Inside Parents Hall, Drake University students in hoodies sat across from elected officials and environmental experts in stiff suits.
On Feb. 17, these varied groups came together with a singular, urgent issue in mind: Iowa’s water quality.
The event, titled “What About Our Water?” was an evening of advocacy and networking hosted by the Office of Sustainability.
Sustainability Coordinator Sydney Dvorak addressed purple, orange and green color-coded tables of community members, standing in front of a projected map with the key. At purple tables sat experts; at orange, sat representatives; and green, sat those leading letter writing — with students scattered throughout.
Dvorak thanked attendees for coming and invited students to bounce around the tables, have conversations and learn.
“Everyone is from a different area, different expertise, so they all know different things,” Dvorak said to the group. “If someone can’t answer your question, they might be able to direct you to someone else.”
In her introduction to the event, Dvorak directed attendees to the green tables, where they could write letters to legislators about water-quality-specific policy.
As the voter and civic engagement peer for the Community Engaged Learning Office, Chloe Lepak collaborated with the Office of Sustainability to host the letter-writing table. Her focus was to enable people to not only digest new information, but also do something with that information, Lepak said.
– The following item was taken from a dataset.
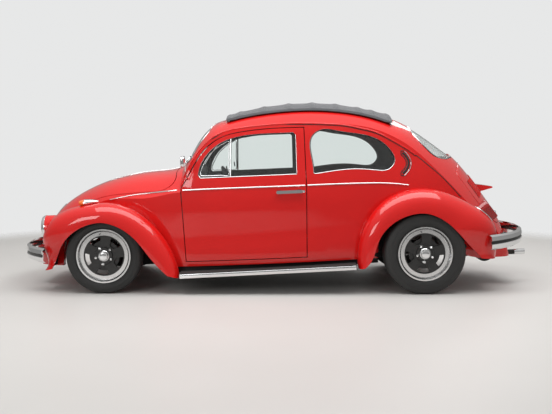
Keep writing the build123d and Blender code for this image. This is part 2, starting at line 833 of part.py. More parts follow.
# ---------------------------------------------------------------- running boards
with BuildPart() as running_board:
    with BuildSketch(Plane.YZ.offset(pan_half + fit)):
        with BuildLine():
            Polyline((front_y + 562, 208), (rear_y - 512, 216), (rear_y - 512, 250), (front_y + 562, 240), close=True)
        make_face()
    extrude(amount=770 - pan_half - fit)


# ---------------------------------------------------------------- lamps
def turned(profile, x, y, z):
    """A piece turned about a fore-and-aft axis; the profile gives radius against y."""
    with BuildPart() as piece:
        with BuildSketch(Plane.XY):
            with BuildLine():
                profile()
            make_face()
        revolve(axis=Axis.Y)
    return Location((x, y, z)) * piece.part


def lamp_rim_profile():
    Polyline((lamp_r - 14, 0), (lamp_r - 14, -22))
    Spline((lamp_r - 14, -22), (lamp_r - 8, -26), (lamp_r + 3, -14), (lamp_r + 6, 0))
    Line((lamp_r + 6, 0), (lamp_r - 14, 0))


def lamp_lens_profile():
    edge = lamp_r - 14.3
    Polyline((0, -6), (0, -40))
    Spline((0, -40), (edge * 0.6, -33), (edge, -16), tangents=[(1, 0), (0.4, 1)])
    Polyline((edge, -16), (edge, -6), (0, -6))


headlamp_rim = turned(lamp_rim_profile, lamp_x, lamp_y - fit, lamp_z)
headlamp_lens = turned(lamp_lens_profile, lamp_x, lamp_y - fit, lamp_z)


def fender_block(centre_y, centre_z, sections, depth=70):
    """The fender's outer surface with a thick inside, for seating lamps on it."""
    reference = spacing(fender_profile(*sections[4][1:]))
    with BuildPart() as form:
        for angle, *shape in sections:
            along = (0, cos(radians(angle)), sin(radians(angle)))
            across = (0, -along[2], along[1])
            outer_line = inward(fender_profile(*shape), -fit)
            deep = (outer_line[0][0], outer_line[-1][1] - depth)
            with BuildSketch(Plane((0, centre_y, centre_z), (1, 0, 0), across)):
                with BuildLine():
                    add(even_spline(outer_line, reference))
                    Polyline(outer_line[-1], (outer_line[-1][0], deep[1]), deep, outer_line[0])
                make_face()
        loft(clean=False)
    return form.part


turn_lamp_x = 628
with BuildPart() as turn_lamp:
    for station, width, height, lift in ((-172, 60, 34, 0), (-150, 74, 46, 0), (-90, 66, 42, 4), (-30, 22, 14, 6)):
        with BuildSketch(Plane.XZ.offset(-(front_y + station))):
            with Locations((turn_lamp_x, 794 + lift)):
                Ellipse(width / 2, height / 2)
    loft()
turn_lamp = turn_lamp.part - fender_block(front_y, front_hub_height, front_sections)

tail_lamp_x = 515
tail_lamp_plane = Plane((tail_lamp_x, rear_y + 524, 590), (1, 0, 0), (0, 0.81, 0.59))
with BuildPart() as tail_lamp:
    with BuildSketch(tail_lamp_plane.offset(-70)):
        with BuildLine():
            Polyline((-52, -18), (-46, 74), (46, 74), (52, -18))
            ThreePointArc((52, -18), (0, -80), (-52, -18))
        make_face()
    extrude(amount=104)
    fillet(tail_lamp.faces().sort_by(Axis((0, 0, 0), tail_lamp_plane.z_dir))[-1].edges(), 12)
tail_lamp = tail_lamp.part - [fender_block(rear_y - 4, rear_hub_height - 8, rear_sections, 90), body_with_gap]

with BuildPart() as plate_lamp:
    with BuildSketch(Plane.YZ.offset(-74)):
        with BuildLine():
            Polyline((rear_y + 470, 775), (rear_y + 584, 761), (rear_y + 676, 744))
            Spline((rear_y + 676, 744), (rear_y + 680, 736), (rear_y + 670, 730))
            Polyline((rear_y + 670, 730), (rear_y + 596, 712), (rear_y + 470, 700), (rear_y + 470, 775))
        make_face()
    extrude(amount=148)
plate_lamp = plate_lamp.part - body_with_gap

# ---------------------------------------------------------------- door furniture
handle_z = 811
with BuildPart() as door_handle:
    for at in (door_rear_y - 205, door_rear_y - 52):
        with BuildSketch(Plane.YZ.offset(640)):
            with Locations((at, handle_z)):
                RectangleRounded(24, 20, 6)
        extrude(amount=34)
    with BuildSketch(Plane.YZ.offset(674)):
        with Locations((door_rear_y - 126, handle_z)):
            RectangleRounded(200, 24, 11)
    extrude(amount=16)
door_handle = door_handle.part - body_with_gap

mirror_y = door_front_y + 52
with BuildPart() as door_mirror:
    with BuildLine(Plane.XZ.offset(-mirror_y)) as arm:
        FilletPolyline((600, 935), (655, 948), (708, 1004), (742, 1062), radius=30)
    with BuildSketch(Plane(arm.line @ 0, z_dir=arm.line % 0)):
        Circle(6)
    sweep(path=arm.line)
    with BuildSketch(Plane.XZ.offset(-(mirror_y - 26))):
        with Locations((748, 1072)):
            RectangleRounded(116, 84, 30)
    extrude(amount=-26)
    fillet(door_mirror.faces().sort_by(Axis.Y)[0].edges(), 12)
door_mirror = door_mirror.part - body_with_gap

# ---------------------------------------------------------------- hinge pins in the panel gaps
pin_r = panel_gap / 2 - 0.1
door_pin_r = 2.15           # the gap there leans, so these are thinner
door_pin_x = 616
hood_pin_r = 2.5
hood_pin_shift = 0.45       # its gap is a little wider at the hood
hood_pin_y = cowl_y - 48 + panel_gap / 2
hood_pin_z = 1008.5
lid_pin_y = rear_y + 396.5
lid_pin_z = lid_head + panel_gap / 2
with BuildPart() as hinge_pins:
    for side in (1, -1):
        for height in (690, 800):
            lean_back = door_edge_lean * (sill_z + door_edge_top - height) / (door_edge_top - door_edge_foot)
            with BuildSketch(Plane.XY.offset(height - 30)):
                with Locations((side * door_pin_x, door_front_y + lean_back - panel_gap / 2)):
                    Circle(door_pin_r)
            extrude(amount=60)
        with BuildSketch(Plane.YZ.offset(side * 150 - 30)):
            with Locations((hood_pin_y - hood_pin_shift, hood_pin_z)):
                Circle(hood_pin_r)
        extrude(amount=60)
        with BuildSketch(Plane.YZ.offset(side * 60 - 20)):
            with Locations((lid_pin_y, lid_pin_z)):
                Circle(pin_r)
        extrude(amount=40)

# ---------------------------------------------------------------- folding roof, closed
roof_cover_half = 432
with BuildPart() as cover_plan:
    with BuildSketch(Plane.XY.offset(1200)):
        with Locations((0, (front_y + 945 + rear_y - 160) / 2)):
            RectangleRounded(2 * roof_cover_half, rear_y - 160 - front_y - 945, 40)
    extrude(amount=400)
roof_cover = (top_form(-30) & cover_plan.part) - top_form(-fit)

# ---------------------------------------------------------------- cabin
cabin = top_form(roof_lining + fit) & side_form(wall + fit)
with BuildPart() as dash_block:
    with BuildSketch(Plane.YZ.offset(-700)):
        with BuildLine():
            Polyline((bulkhead_y + panel / 2 + fit, 870), (bulkhead_y + panel / 2 + fit, 1000), (front_y + 640, 1012))
            Spline((front_y + 640, 1012), (front_y + 705, 1000), (front_y + 712, 960), (front_y + 700, 850))
            Polyline((front_y + 700, 850), (front_y + 680, 838), (front_y + 640, 870),
                     (bulkhead_y + panel / 2 + fit, 870))
        make_face()
    extrude(amount=1400)
door_room = 18              # the doors swing past the ends of the dashboard
dashboard = dash_block.part & top_form(roof_lining + door_room) & side_form(wall + door_room)

column_tilt = 28
wheel_centre = (330, front_y + 980, 850)
column_axis = Vector(0, cos(radians(column_tilt)), sin(radians(column_tilt)))
column_plane = Plane(wheel_centre, (1, 0, 0), column_axis)
with BuildPart() as steering_column:
    with BuildSketch(column_plane.offset(-36)):
        Circle(26)
    extrude(amount=-150)
    with BuildSketch(column_plane.offset(-186)):
        Circle(20)
    extrude(amount=-400)
    split(bisect_by=Plane.XZ.offset(-(bulkhead_y + panel / 2 + fit)), keep=Keep.BOTTOM)
wheel_r = 175
with BuildPart() as steering_wheel:
    with BuildSketch(Plane(wheel_centre, column_axis, (1, 0, 0))):
        with Locations((0, wheel_r)):
            Circle(12)
    revolve(axis=Axis(wheel_centre, column_axis))
    with BuildSketch(column_plane.offset(-36 + fit)):
        Circle(46)
    extrude(amount=28, taper=18)
    with BuildSketch(column_plane.offset(-26)):
        Rectangle(2 * wheel_r - 10, 34)
    extrude(amount=20)

seat_x = 305
seat_y = front_y + 1010     # front of the front seats
with BuildPart() as front_seats:
    for side in (1, -1):
        with BuildSketch(Plane.XZ.offset(-seat_y)):
            with Locations((side * seat_x, 470)):
                RectangleRounded(480, 130, 40)
        extrude(amount=-500)
        with BuildSketch(Plane.YZ.offset(side * seat_x - 235)):
            with BuildLine():
                Polyline((seat_y + 480, 470), (seat_y + 600, 455), (seat_y + 712, 930), (seat_y + 636, 946),
                         close=True)
            make_face()
        extrude(amount=470)
        with BuildSketch(Plane.XY.offset(pan_z + 8 + fit)):
            with Locations((side * seat_x, seat_y + 250)):
                Rectangle(380, 400)
        extrude(amount=180)

with BuildPart() as rear_seat_block:
    with BuildSketch(Plane.YZ.offset(-700)):
        with BuildLine():
            Polyline((rear_y - 600, seat_floor_z + 20), (rear_y - 590, 590), (rear_y - 300, 570), (rear_y - 180, 900),
                     (rear_y - 60, 900), (rear_y - 150, 660), (rear_y - 220, 655), (rear_y - 262, 480),
                     (rear_y - 560, seat_floor_z + 20), close=True)
        make_face()
    extrude(amount=1400)
rear_seat = rear_seat_block.part & cabin

# ---------------------------------------------------------------- stance on the tyres
ride_angle = degrees(atan((front_hub_height - rear_hub_height) / wheelbase))
tyre_angle = degrees(asin((rear_tyre_radius - front_tyre_radius) / wheelbase))
rake = ride_angle + tyre_angle
hub_from_datum = Vector(0, rear_y, rear_hub_height).rotate(Axis.X, rake)
front_reach = Vector(0, front_bumper_y, front_bumper_z).rotate(Axis.X, rake).Y
rear_reach = Vector(0, rear_bumper_y, rear_bumper_z).rotate(Axis.X, rake).Y
stance = Location((0, -(front_reach + rear_reach) / 2, rear_tyre_radius - hub_from_datum.Z)) * Location(
    (0, 0, 0), (rake, 0, 0))

pieces = {
    "body_shell": body_shell, "hood": hood, "engine_lid": engine_lid,
    "door_left": door_left, "door_right": mirrored(door_left),
    "windscreen": windscreen, "rear_window": rear_window, "quarter_windows": both_sides(quarter_left),
    "door_glass_left": door_glass_left, "door_glass_right": mirrored(door_glass_left),
    "door_trim_left": door_handle + door_mirror, "door_trim_right": mirrored(door_handle + door_mirror),
    "front_fenders": both_sides(front_fender_left), "rear_fenders": both_sides(rear_fender_left),
    "running_boards": both_sides(running_board.part),
    "front_bumper": front_bumper, "rear_bumper": rear_bumper,
    "headlamp_rims": both_sides(headlamp_rim), "headlamp_lenses": both_sides(headlamp_lens),
    "turn_lamps": both_sides(turn_lamp), "tail_lamps": both_sides(tail_lamp), "plate_lamp": plate_lamp,
    "roof_cover": roof_cover, "dashboard": dashboard, "steering_column": steering_column.part,
    "steering_wheel": steering_wheel.part, "front_seats": front_seats.part, "rear_seat": rear_seat,
    "tyre_front_left": front_tyre, "rim_front_left": front_rim,
    "tyre_rear_left": rear_tyre, "rim_rear_left": rear_rim,
    "tyre_front_right": mirrored(front_tyre), "rim_front_right": mirrored(front_rim),
    "tyre_rear_right": mirrored(rear_tyre), "rim_rear_right": mirrored(rear_rim),
    "knuckle_left": knuckle.part, "knuckle_right": mirrored(knuckle.part),
    "hinge_pins": hinge_pins.part, "front_axle": front_axle.part, "floor_pan": floor_pan.part, "transaxle": transaxle.part,
    "engine": engine.part, "exhaust": exhaust.part,
}

os.makedirs("parts", exist_ok=True)
for name, piece in pieces.items():
    placed = stance * piece
    placed.label = name
    export_step(placed, f"parts/{name}.step")
    box = placed.bounding_box()
    print(name, len(placed.solids()), round(placed.volume / 1e6, 2), placed.is_valid,
          [round(v) for v in (*box.min, *box.max)])
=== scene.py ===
"""A red rear-engine compact saloon with a folding fabric roof, dressed for its portrait.

The frame gives every rigid panel. This script adds the soft roof, the upholstery, the
trims, seals, tyre treads and small fittings, and gives each surface its finish.
"""
import functools
import math

import bmesh
import bpy
from mathutils import Matrix, Vector
from mathutils.bvhtree import BVHTree


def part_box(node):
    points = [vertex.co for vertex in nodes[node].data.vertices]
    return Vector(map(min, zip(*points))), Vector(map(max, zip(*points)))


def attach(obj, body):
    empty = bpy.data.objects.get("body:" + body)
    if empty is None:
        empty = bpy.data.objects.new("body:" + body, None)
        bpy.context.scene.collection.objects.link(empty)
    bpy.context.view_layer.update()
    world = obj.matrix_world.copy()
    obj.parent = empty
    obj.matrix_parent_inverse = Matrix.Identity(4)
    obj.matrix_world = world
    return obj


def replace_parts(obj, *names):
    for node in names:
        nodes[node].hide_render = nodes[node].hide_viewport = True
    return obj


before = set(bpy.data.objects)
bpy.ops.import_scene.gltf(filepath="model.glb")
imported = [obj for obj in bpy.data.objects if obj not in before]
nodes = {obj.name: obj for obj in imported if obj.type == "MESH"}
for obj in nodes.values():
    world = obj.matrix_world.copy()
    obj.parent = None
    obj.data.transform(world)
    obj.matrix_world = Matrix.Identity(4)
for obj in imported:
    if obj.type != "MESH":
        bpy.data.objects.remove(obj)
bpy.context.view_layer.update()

# ------------------------------------------------------------------ the drawing and its stance
RAKE_COS, RAKE_SIN = 0.999007, 0.044553     # nose down on its tyres
RAKE = math.asin(RAKE_SIN)
SET_BACK, SET_DOWN = 59.592, 56.16
LEFT, RIGHT = 1, -1
FRONT_AXLE, REAR_AXLE = -1200, 1200         # along the drawing, in millimetres
FRONT_HUB_HEIGHT, REAR_HUB_HEIGHT = 394, 308
FRONT_HUB_X, REAR_HUB_X = 0.645, 0.665      # wheels, in metres
FRONT_TYRE, REAR_TYRE = 0.284, 0.305
FRONT_WIDTH, REAR_WIDTH = 0.155, 0.185


def at(x, y, z):
    """A point of the level drawing, in millimetres, as metres on the standing car."""
    return Vector((x, y * RAKE_COS - z * RAKE_SIN - SET_BACK, y * RAKE_SIN + z * RAKE_COS - SET_DOWN)) / 1000


def along(x, y, z):
    """A direction of the level drawing on the standing car."""
    return Vector((x, y * RAKE_COS - z * RAKE_SIN, y * RAKE_SIN + z * RAKE_COS))


FRONT_HUB = at(0, FRONT_AXLE, FRONT_HUB_HEIGHT)
REAR_HUB = at(0, REAR_AXLE, REAR_HUB_HEIGHT)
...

While her role focuses on the legislative side of things, in the two years she’s held the position, Lepak said she’s had a lot of opportunities to work with environmental advocates because “they tend to be really passionate about writing letters to legislators.”
For Dvorak, the event was the only logical response to a summer defined by a county-wide water study and a month-long lawn-watering ban.
“I talked to a lot of students who were like, ‘What’s even going on? We don’t understand,” Dvorak said. “I wanted to host this event where we could figure out what’s going on and what are we doing about it … That’s why I brought these experts and representatives to talk to you.”
Lepak commended Dvorak’s personal approach to the event. That conversational structure helped make “a very abstract macro concept” like fixing water quality feel more accessible and “not completely hopeless.”
“One of the things that we’re definitely missing [at Drake] are more like conversation-style events,” Lepak said. “Some people know what nitrates are and some people don’t … being able to have the open table system allows everybody’s learning levels to get what they want out of it.”
Sophomore student Sophia Reeves attended the event as a member of Drake’s Environmental Action League. It was her first time at an active roundtable event like “What About Our Water?”
“This has been a very unique experience for me to be able to talk with people about what they care about, what they know about, what they’re doing research about,” Reeves said.
Reeves’s conversations touched on cancers in water, concerns with generative AI using Des Moines water for system use and maintenance and access to filtration systems, she said.
“It’s just important that as we’re a part of this community, we’re trying to take care of it as well and make sure that everyone has access to stuff that they need,” Reeves said.
Communities need students who care like Reeves, said Cody Smith, the director of climate initiatives at the Iowa Environmental Council. Smith sat at one of the environmental expert tables and spoke with students throughout the event.
In a conversation with students about turning environmental data into real-world change, Smith said the personal element is crucial.
“The science is here; we can figure that out. The policy solutions, we can figure that out,” Smith said. “But the stories are the only things that are going to actually make this happen.”